Self-managing workers of Rossetto's fantasies have no say in what they produce and little say in how they produce it; the point of "team production" is to make workers the architects of their own speedup. The challenge to educators is to produce that kind of worker. According to Cappelli, it's not enough to teach students "responsibility, self-discipline, and adherence to rules"; they must emit graduates with good attitudes - which, as we've learned, means cheerful, self-sacrificing, and prosocial. He makes it clear that talk of teaching "values" in the classroom is in part about the most important value of all, shareholder value. Employers, Cappelli and his sources say, should use fear of "losing face" as a motivational tool, and, through "role modeling," use "conformity pressures [to] produce a positive result." It's not enough that employers control your time; they should control your mind and heart as well.

 

Jobless future?

Downsizing anxiety isn't fundamentally about bounced bankers pumping gas; it's about the broad downscaling of the U.S. middle class, a process moving in step with the total immiseration of the poor. Unfortunately, some people take the downsizing message too literally - people like Jeremy Rifkin, in his The End of Work, a vision of a massively jobless future.

Rifkin has a long history of being party to extravagant predictions. In The North Will Rise Again, his 1978 book written with Randy Barber, we learned that "Capitalism is not likely to exist anywhere in the world a hundred years from now." In 1979's The Emerging Order, written with Ted Howard, we read that the end of economic growth and the "topping out of technology" will inspire a merger of American Protestantism and environmentalism in a "new theological prescription for a nongrowth, steady-state ecological future"; Protestantism will be essential because "only by starting with the belief that human beings are basically evil...is it possible to put the brakes on the runaway consumer mentality." Entropy, a 1980 joint venture with Howard, predicted the end of large-scale farming, a return to the land, and a collapse in service employment that will be offset by a rise in manufacturing jobs, as plants "convert back from energy- and capital-intensive production modes to labor-intensive ones."

But now, Rifkin argues, jobs are about to disappear in droves, an argument he makes mainly through a cascade of anecdotes. Machines are and have been replacing people at every turn. Rifkin's account of the 1944 introduction of the mechanical cotton picker in the south, which replaced black field workers, reads almost like a lament for sharecropping.
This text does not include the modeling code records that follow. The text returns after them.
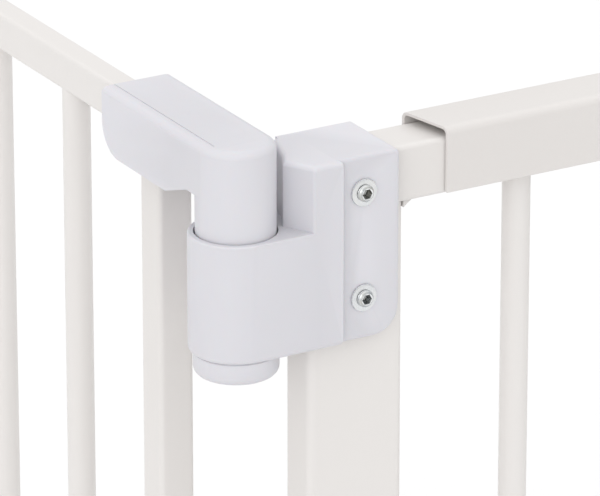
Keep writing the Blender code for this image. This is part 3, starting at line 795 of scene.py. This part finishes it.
def wheel(node, face, outward):
    """The adjuster wheel: scalloped rim, recessed web on both faces, and a hub."""
    low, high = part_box(node)
    at = Vector((face, 0, (low.z + high.z) / 2))
    first = min(abs(low.x - face), abs(high.x - face))
    last = first + high.x - low.x
    radius, soft, bore, steps = (high.y - low.y) / 2, 0.0018, SPINDLE_HOLE, 120

    def ring(r, height):
        return circle(0, 0, r, steps), height

    turns = [math.pi / 2 * k / 5 for k in range(6)]
    web = ((bore + 0.0005, 0.0), (0.0083, 0.0), (0.0088, 0.0014), (0.0126, 0.0014), (0.0131, 0.0))
    rows = [ring(bore, first + 0.0005), *[ring(r, first + sunk) for r, sunk in web]]
    rows += [(scalloped(radius, soft * (1 - math.sin(a))), first + soft * (1 - math.cos(a))) for a in turns]
    rows += [(scalloped(radius, soft * (1 - math.cos(a))), last - soft * (1 - math.sin(a))) for a in turns]
    rows += [*[ring(r, last - sunk) for r, sunk in reversed(web)], ring(bore, last - 0.0005)]
    stand_for(node, loft(along((outward, 0, 0), at, rows), closed=True), "plastic", 40)


def spindle(node, face, outward, pitch=0.003, depth=0.0007):
    """A threaded rod with chamfered ends."""
    low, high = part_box(node)
    at = Vector((face, 0, (low.z + high.z) / 2))
    radius, half, steps, turn_steps = (high.z - low.z) / 2, (high.x - low.x) / 2, 36, 8
    count = int(2 * half / pitch * turn_steps)
    rows = []
    for k in range(count + 1):
        height = -half + 2 * half * k / count
        chamfer = radius - 0.0012 + min(half - abs(height), 0.0012)
        loop = []
        for j in range(steps):
            phase = (height / pitch - j / steps) % 1
            crest = min(1.0, 1.25 * abs(2 * phase - 1))
            reach = min(radius - depth * (1 - crest), chamfer)
            loop.append(Vector((math.cos(math.tau * j / steps), math.sin(math.tau * j / steps))) * reach)
        rows.append((loop, height))
    stand_for(node, loft(along((outward, 0, 0), at, rows)), "zinc", 60)


def cup(node, face, outward):
    """The rubber cup that presses on the wall, with grip rings on its face and a collar on the spindle."""
    low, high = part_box(node)
    at = Vector((face, 0, (low.z + high.z) / 2))
    radius, near = (high.z - low.z) / 2, min(abs(low.x - face), abs(high.x - face))
    far, bore, groove = near + high.x - low.x, 0.00505, 0.0006
    rings = []
    for r in (0.0060, 0.0095, 0.0130, 0.0165):
        rings += [(r, far, 0.0002), (r + 0.0004, far - groove, 0.0002), (r + 0.0010, far - groove, 0.0002),
                  (r + 0.0014, far, 0.0002)]
    profile = arcs([(0, far, 0), *rings, (radius, far, 0.0012), (radius, near + 0.0098, 0.0010),
                    (0.0085, near + 0.0050, 0.0025), (0.0085, near, 0.0008), (bore, near, 0.0003),
                    (bore, near + 0.0033, 0), (0, near + 0.0033, 0)], 4)
    stand_for(node, lathe([tuple(point) for point in profile], (outward, 0, 0), at, 72), "rubber")


def pressure_feet():
    for side, face, outward in (("latch_side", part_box("latch_post")[0].x, -1),
                                ("panel_side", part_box("wall_post")[1].x, 1)):
        for level in ("lower", "upper"):
            wheel(f"{side}_{level}_wheel", face, outward)
            spindle(f"{side}_{level}_spindle", face, outward)
            cup(f"{side}_{level}_cup", face, outward)


# ---- scene ------------------------------------------------------------------------------------------
AIM = Vector((0.0302, 0.0, 0.7068))  # the point on the frame's plane that the camera looks at
AIM_DISTANCE = 2.4573
CAMERA_AZIMUTH, CAMERA_ELEVATION = math.radians(-30.046), math.radians(21.602)
FLOOR_HALF = 60
HORIZON_LIGHT, ZENITH_LIGHT, SOFTBOX_LIGHT = 0.54, 1.42, 0.72


def camera():
    data = bpy.data.cameras.new("camera")
    data.lens = 360
    data.sensor_width = 36
    data.clip_end = 200
    eye = bpy.data.objects.new("camera", data)
    bpy.context.scene.collection.objects.link(eye)
    level = math.cos(CAMERA_ELEVATION)
    forward = Vector((-math.sin(CAMERA_AZIMUTH) * level, math.cos(CAMERA_AZIMUTH) * level,
                      -math.sin(CAMERA_ELEVATION)))
    eye.location = AIM - forward * AIM_DISTANCE
    eye.rotation_euler = (math.pi / 2 - CAMERA_ELEVATION, 0, CAMERA_AZIMUTH)
    bpy.context.scene.camera = eye


def floor():
    bpy.ops.mesh.primitive_plane_add(size=2 * FLOOR_HALF)
    ground = bpy.context.object
    ground.name = "studio_floor"
    surface = Surface("studio_paper")
    surface.dress(surface.blend(surface.noise(1.5, 2), (0.85, 0.85, 0.85), (0.87, 0.87, 0.87)),
                  surface.ramp(surface.noise(4, 2), 0.3, 0.7, 0.85, 0.95))
    ground.data.materials.append(surface.material)


def light():
    world = bpy.data.worlds.new("studio")
    world.use_nodes = True
    nodes, links = world.node_tree.nodes, world.node_tree.links
    split = nodes.new("ShaderNodeSeparateXYZ")
    links.new(nodes.new("ShaderNodeTexCoord").outputs["Generated"], split.inputs[0])
    height = nodes.new("ShaderNodeMapRange")
    height.inputs["To Min"].default_value = HORIZON_LIGHT
    height.inputs["To Max"].default_value = ZENITH_LIGHT
    links.new(split.outputs["Z"], height.inputs["Value"])
    links.new(height.outputs["Result"], nodes["Background"].inputs["Strength"])
    nodes["Background"].inputs["Color"].default_value = (1, 1, 1, 1)
    bpy.context.scene.world = world
    data = bpy.data.lights.new("softbox", "SUN")
    data.energy = SOFTBOX_LIGHT
    data.angle = math.radians(50)
    lamp = bpy.data.objects.new("softbox", data)
    bpy.context.scene.collection.objects.link(lamp)
    azimuth, elevation = math.radians(-48), math.radians(14)
    level = math.cos(elevation)
    towards = Vector((math.sin(azimuth) * level, -math.cos(azimuth) * level, math.sin(elevation)))
    lamp.rotation_euler = towards.to_track_quat("Z", "Y").to_euler()
    bpy.context.scene.view_settings.view_transform = "Standard"


camera()
floor()
light()
steel_frame()
posts()
channel("outer_top_channel", True)
channel("outer_bottom_channel", False)
upper_arm()
lower_arm()
bracket("upper", capped=True)
back_shell("upper")
bracket("lower", capped=False)
back_shell("lower")
end_cap()
hinge_pin()
fasteners()

keeper()
latch_housing()
latch_moving_parts()
post_plug("wall_post_cap", True)
post_plug("wall_post_foot", False)
pressure_feet()
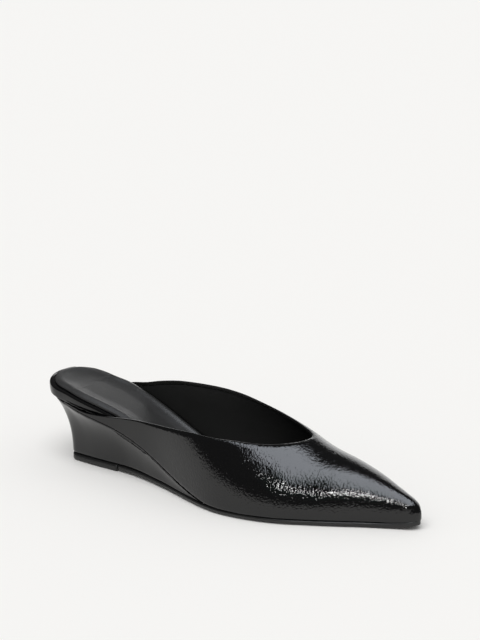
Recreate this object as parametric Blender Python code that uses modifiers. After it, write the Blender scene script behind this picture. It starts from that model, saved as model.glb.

People have been worrying about machines replacing human labor since the beginning of capitalism. Yes, machines do replace workers - but employment nonetheless continues to expand, quadrupling in the U.S. over the last 60 years. In most parts of the world, aside from Europe and Africa, employment is growing. Throughout history, capitalism has constantly drawn new people into paid labor, though the demand for jobs always outstrips the system's capacity to provide them.

 

Masses and machines

This time it's different, Rifkin argues, since the service sector, which has absorbed the cast off manufacturing workers as well as millions of new (largely female) entrants, is now automating, promising job shrinkage. That productivity boom is invisible by standard measures. Sure, U.S. manufacturing has seen strong productivity growth, but not the service sector; over the last three years, output per hour worked in manufacturing is up 11%, but in all private business, only 1% - the average pulled down by a dismal services performance. Amazingly, output per unit of capital - a messy concept, theoretically and practically, but good enough for journalism - has been declining for most of the last four decades, and with no upturn in recent years, those of the cyberflourishing.

Yes; mechanization does allow fewer workers to produce more stuff. To lubricate his move from this noncontroversial point to the apocalyptic mode, Rifkin quotes Marx's prediction (from the Grundrisse) of the "last...metamorphosis of labor ...when an automatic system of machinery" replaces the living worker. Rifkin seems not to have learned much from the passage that surrounds that quotation. To Marx, machinery renders workers dependent, makes them into watchmen and regulators rather than direct producers; the social knowledge and coordination behind technological production could make possible a more leisurely and humane way of life, but instead is used for the accumulation of money. But machines don't render human workers obsolete; on the contrary, Marx said, they "presuppose masses of workers."

It's odd to cite Marx to refute Rifkin's millenarianism, but here's another soundbite from the Old Man, this from Theories of Surplus Value. Marx foresaw a day when basic industry would be highly mechanized, and only a third of all workers were directly engaged in production.

The two-thirds of the [unproductive] population consist partly of the owners of profit and rent, partly of unproductive labourers (who also, owing to competition, are badly paid). The latter help the former to consume the revenue and give them in return an equivalent of services - or impose their services on them, like the politicalunproductive labourers. It can be supposed that - with the exception of the horde of flunkeys, the soldiers, sailors, police, lower officials and so on, mistresses, grooms, clowns and jugglers - these unproductive labourers will on the whole have a higher level of culture than the unproductive workers had previously, and in particular that ill-paid artists, musicians, lawyers, physicians, scholars, schoolmasters, inventors, etc., will also have increased in number.

Ill-paid lawyers and physicians hardly exist, and some of the occupational categories sound a bit off; who, in the middle of the 19th century, could imagine a world filled with information clerks and home health aides? But the general outline sounds pretty familiar: basic production employing ever fewer, with ever more in ill-paid service jobs. It's a much less dramatic vision than either decentralized Cybertopias or jobless futures, but that's life as the century turns.